The McJob  of Asia

The McJob of Asia

Thanks to the shady practices of dispatch companies, the English-teaching gravy train has derailed

By

Originally published on metropolis.co.jp on September 2009

I remember talking to a friend before I was supposed to begin teaching English here in Japan. “Don’t fool yourself,” he said. “Anyone can do this job—it’s the McJob of Asia.” Not the sort of advice a young graduate is going to take seriously, but after a few years in the game, I’m starting to see where he was coming from.

Teaching English in Japan was never dignified—nor was it ever going to be, with “genkiness” prized over “professionalism”—but at least it was well-compensated. Yet with Japan’s lost decade extending way past the ten-year mark, English teachers are feeling the recessional tug. Where once the JET program supplied public schools all over Japan with a fresh crop of graduates every year, now there’s a bleak landscape of dispatch companies feeding off the bloated body of government-run JET and cutting every corner (and labor law) they can. McJobs? It was once just a mildly funny joke. Now it’s a way of life for many Westerners trying to make a living teaching English.

Dispatch companies are a great deal for cash-strapped Board of Educations (BOEs). Not only can BOEs have native English speakers in local schools for a lower cost than either hiring privately or using the JET program, but the draining task of dealing with a crop of largely non-Japanese-speaking foreigners is farmed out to someone else. The BOEs save time and money; the act of hiring, firing and training recruits falls to the dispatches.
But for those of us employed by one of these dispatch companies, the difference is astounding. Forget the luxury of free airfares and subsidized housing—de rigueur even for jobs in South Korea. These days, most teachers do without health insurance, pension plans and unemployment insurance. Dispatch higher-ups will tell you this is because instructors work part-time hours. But with most teachers starting at 8am and working until 4pm, their excuses ring hollow. This situation is a clear violation of Japanese labor standards, but BOEs pass the buck, and dispatch companies laugh all the way to the bank.

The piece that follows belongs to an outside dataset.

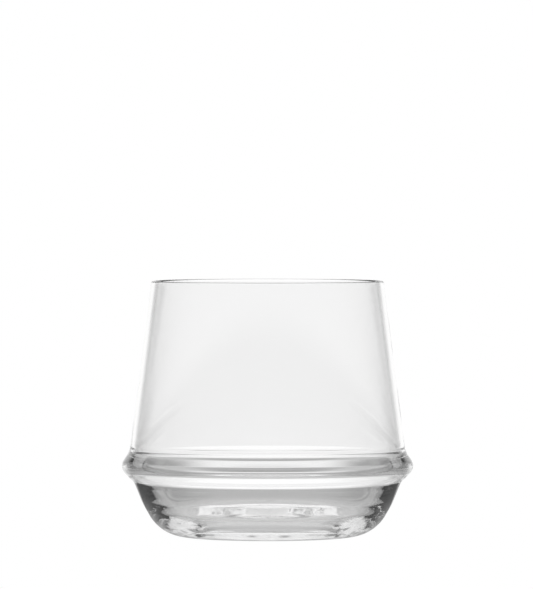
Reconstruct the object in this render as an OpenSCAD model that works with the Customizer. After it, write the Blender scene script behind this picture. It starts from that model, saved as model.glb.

The backwards regression doesn’t stop there. My own recent experience with a dispatch company left me working on a tourist visa for nearly three months. It’s a serious offense to be caught working without a proper visa, but my company told me it wasn’t a problem; it is common practice and I shouldn’t worry about it. But that didn’t change the fact it was illegal, and I dreaded approaching anyone who looked remotely like a police officer.

809-LW-illustration

And let’s not forget it isn’t just about teachers getting screwed out of a decent salary. The students also get a bum deal. In a special report that ran on the Nippon News Network last summer, a panel of parents and students were interviewed about their English classes. One boy said that he had had as many as seven or eight teachers in one year, and another girl who had no less than four teachers said it was hard to make a connection with English instructors because they were constantly streaming in and out of school. The revolving door mentality of a McJob is rearing its ugly head.

When I was introduced at my local BOE just three months ago, the staff expressed hope that my fellow teachers and I would stay with them for many years. But if that was their goal, then they’re really clueless. They’ve provided no incentive to stay: my starting salary will never increase, and I’ll never get the full-time benefits mandated by law. I have been made to feel interchangeable and disposable. And I am: if I quit, there will be many other eager applicants waiting for my job.

If the BOEs really wanted to keep teachers around long-term, the first thing to do would be to increase private hires. But this can’t be done without the government enforcing labor legislation that’s already on the books. As it stands, the bidding system that many BOEs use to dish out contracts makes the dispatch companies that actually do follow the law uncompetitive. And so the downward spiral continues.

The heyday of the JET program is waning, and the good old times aren’t coming back. To be sure, JET had its problems—it was difficult to fire bad teachers, and good teachers couldn’t be retained for more than five years. Dispatch companies were supposed to fix these problems, but instead, they are adding to them. When you have four different English teachers in a school year, it’s a problem. When you have seven? It’s a complete failure on the part of the Japanese school system.